Typically, furnaces that have clogged jets experience an oil buildup. It may go unnoticed for a long time, but one day you may hear a bang as soot is forced through heating ducts and into living areas. In such cases, you likely will need a professional cleaning company.
5. What's cooking?
The kitchen typically is the most dangerous room in your house. According to the National Fire Protection Agency (NFPA), the stove and cooking accidents are leading causes of home fires and related injuries. Being aware of this danger is half the battle. Always cook with great care.
Never place anything flammable near the burners, says Moraga. "You want to make sure you don't have any combustible items around your stove or oven."
Bowen cautions you to never use water to douse a fire if you are cooking with oil or grease. Always keep a chemical fire extinguisher nearby. A grease fire can spread very quickly to kitchen cabinets.
6. Maintaining a safe fireplace and chimney
According to the nonprofit Chimney Safety Institute of America (CSIA), you can best avoid a chimney fire by using dry, seasoned wood. Smaller and hotter fires burn more completely and produce less smoke. Avoid burning cardboard boxes, paper, trash or Christmas trees. If you use a wood stove, a stovepipe thermometer can help monitor flue temperatures.
The U.S. Fire Administration suggests that you have your chimney or wood stove inspected and cleaned annually by a certified chimney specialist. Clear away debris and flammable decorations from the fireplace hearth. Always use metal mesh screens with fireplaces that don't have glass doors. Never use flammable liquids to start a fire.
While you're focused on fire issues, don't forget to install smoke alarms on every level of your home and outside sleeping areas.
7. The hazards outside your home
Jim Whittle, assistant general counsel and chief claims counsel for the American Insurance Association (AIA) trade group, says trees and the objects you keep outside your home can pose significant hazards.
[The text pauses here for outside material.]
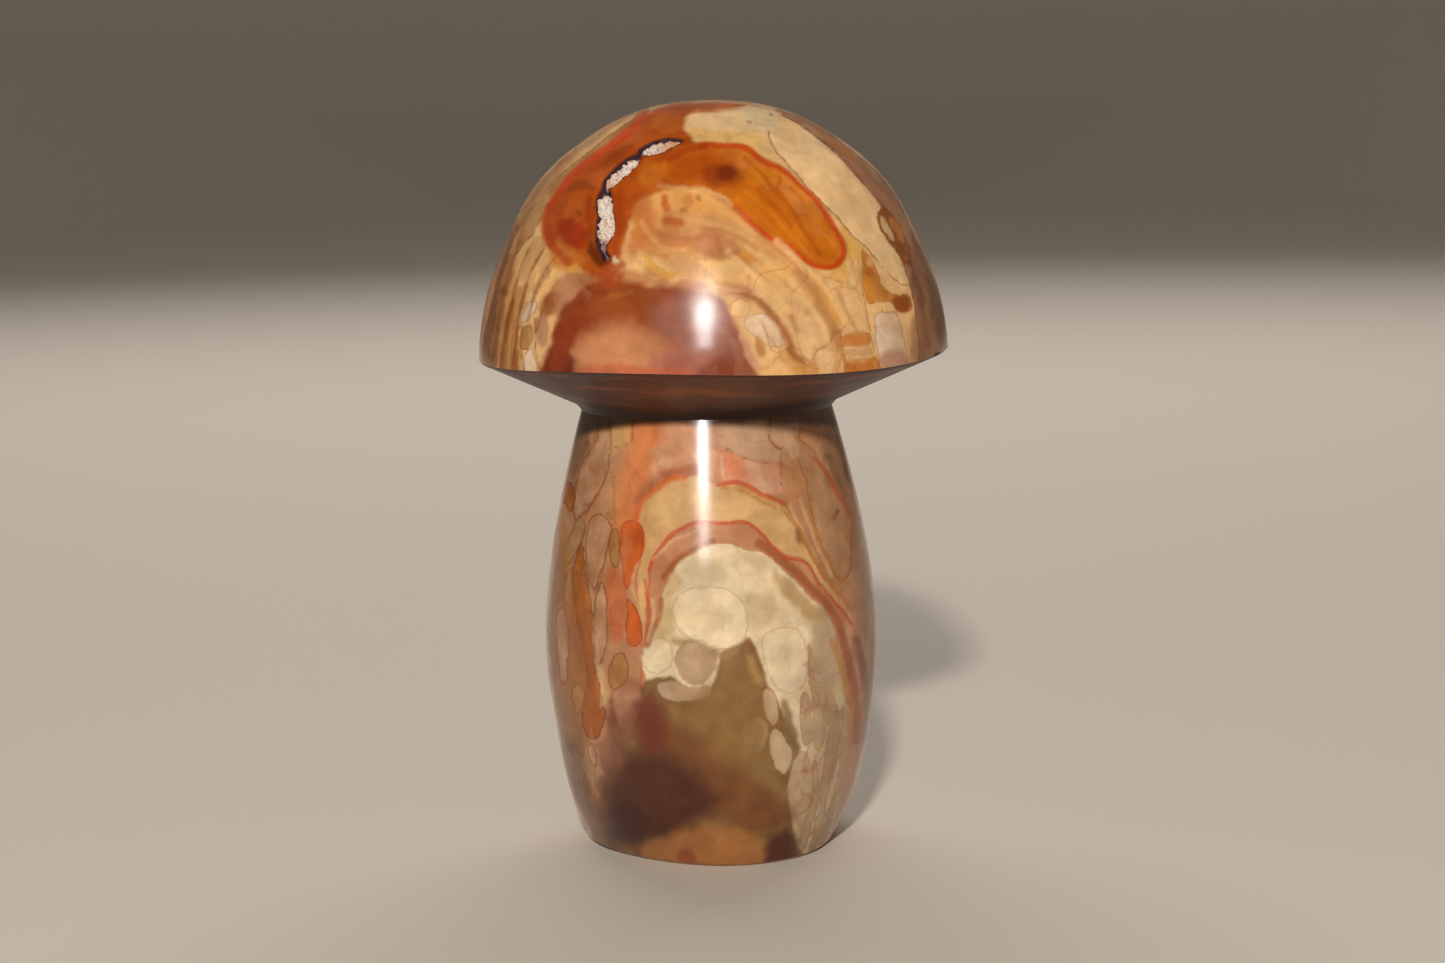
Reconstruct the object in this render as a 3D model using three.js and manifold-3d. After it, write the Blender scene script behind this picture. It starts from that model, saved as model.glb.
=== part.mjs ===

"Make sure tree limbs are properly trimmed so they can't fall and hit the home," he says. Installing storm shutters in coastal areas that experience high winds is a good preventative step to take to protect your windows, he adds.
Be sure to put away lawn furniture if a severe storm is coming. "If you have 100 mph winds, it will lift that stuff right up and slam into your windows," he says.
If you live in wildfire country, be sure to keep the brush and landscaping near your dwelling trimmed. In California, homeowners are urged to maintain a defensible space for 100 feet surrounding dwellings. A reduction of flammable vegetation greatly increases the chance of your home surviving a wildfire. It also improves safety for firefighters.
If you have a swimming pool or spa outside your home, be sure to make sure they are not accessible to children who could fall in and drown. Every year, about 300 children under age 5 die in swimming pool accidents, says the CPSC. Check with your home insurance company to make sure you are properly covered.
8. What about the plumbing?
Water losses are among the most costly insurance claims, creating major headaches for homeowners and driving up home insurance prices. Moraga says you should check your plumbing regularly for leaks. To do a visual inspection of possible plumbing leaks, "go under each of your sinks and look at the pipes," says Moraga. "Often there are slow leaks under the cupboards. Check the hoses that go into your washing machine. Many refrigerators now have automatic ice makers, so there is a water hose that goes into your refrigerator, and that can leak."
Don't forget about inspecting water heaters that are tucked out of sight in a garage or basement. Some newer homes have water heaters on their second floors, greatly increasing the potential for structural damage if a leak occurs.
Often water damage occurs while residents are on vacation. Moraga advises you to shut off the water to your home completely if you are going to be away for an extended time.
9. Cleaning out your garage
For many homeowners the garage has become the ultimate "junk room" and a graveyard for unwanted possessions. Ceramic piggy banks, velvet paintings of Elvis and broken tricycles all find homes garages so cluttered that adding "just one more thing" doesn't seem to matter.
In regions of the country where basements are uncommon, many homeowners park their cars on the street to increase the storage space in their garage. All of this junk makes garages likely places for fires, especially when flammable chemicals are present.
To reduce the potential for accidents, be careful about how you store tools in your garage, advises Bowen. "A lot of people keep things that are sharp. You want to make sure they are out of the reach of kids."
If a neighbor's child were injured in your garage, it could trigger a liability insurance claim. Remember that reducing the potential for claims will give you a better chance of finding affordable insurance rates in the future.